Newsroom Meeting for the New President

By Howard Kurtz
Washington Post Staff Writer
Thursday, January 15, 2009; 6:29 PM

There hasn't been this much excitement in The Washington Post newsroom since Brad Pitt dropped by.

Barack Obama, here for a meeting today with Post editors and reporters, did what came naturally for a politician: He worked the room. The whole room. The whole room of grizzled journalistic veterans, most of whom stood and, well, stared.

Note to media-bashers: There was no standing ovation. Although one clerical employee was heard to shriek that he had shaken her hand.

The mob scene (while not quite as large as when Pitt was studying the newsroom for a movie from which he later withdrew) underscored one thing: Obama is not just on the verge of assuming the presidency, he is a worldwide celebrity.
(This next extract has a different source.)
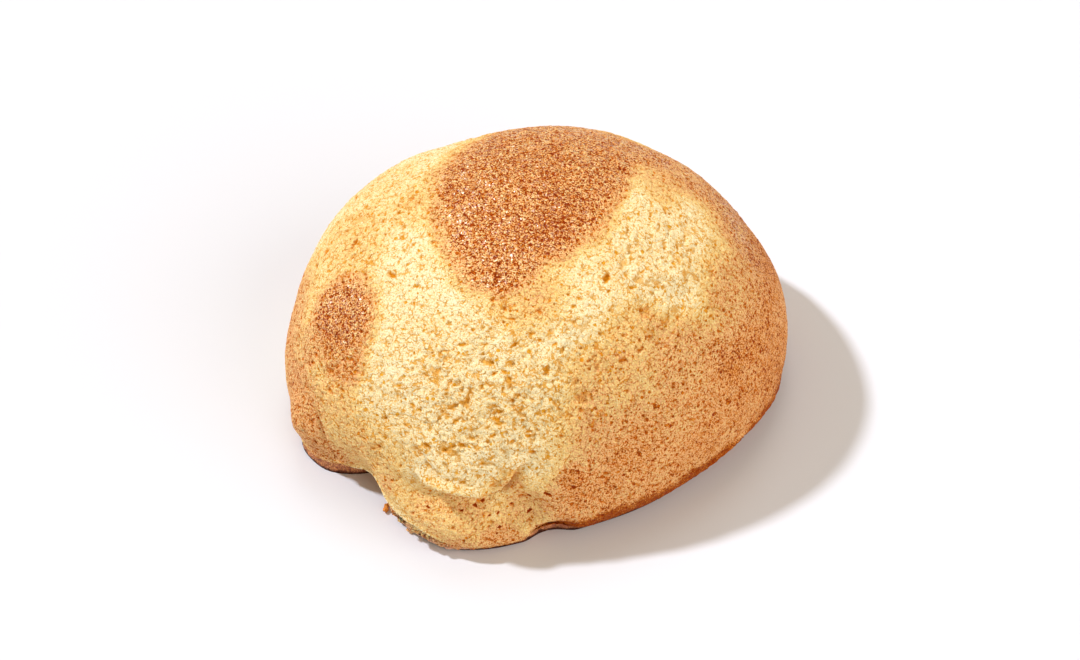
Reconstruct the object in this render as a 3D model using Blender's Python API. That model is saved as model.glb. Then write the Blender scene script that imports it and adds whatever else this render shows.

Camera phones flashed as Obama, trailed by Post Co. chief executive Donald Graham, began his stroll around the fifth-floor newsroom's perimeter, shaking hands and greeting nearly 200 staffers. "Where are the sportswriters?" he asked. "I want to ask about the Redskins, Nationals and Wizards."

The shouted questions were about what you would expect from the heart of one of the world's great newspapers.

"Did you like Ben's Chili Bowl?" asked Metro reporter Theola Labbe-DeBose, referring to Obama's recent visit to the downtown eatery.

"That half-smoke's all right," Obama said.

Another staffer asked about the family's dog search.

"Haven't decided yet," said Obama, who visited USA Today earlier in the day.

The president-elect had the foresight to ask about the weather. "What's Tuesday looking like?" he wondered.

By now he had circled past the Metro staff and obit desk and was making his way toward the North Wall of top editors' offices, where he stopped to chat with Deputy Managing Editor Milton Coleman, who gave him a copy of the paper's special election edition proclaiming Obama's victory. Then it was into national-staff territory, where Obama asked one campaign reporter if he had recovered from the trail but seemed surprised to learn that another, Philip Rucker, had spent 13 days covering him in Hawaii.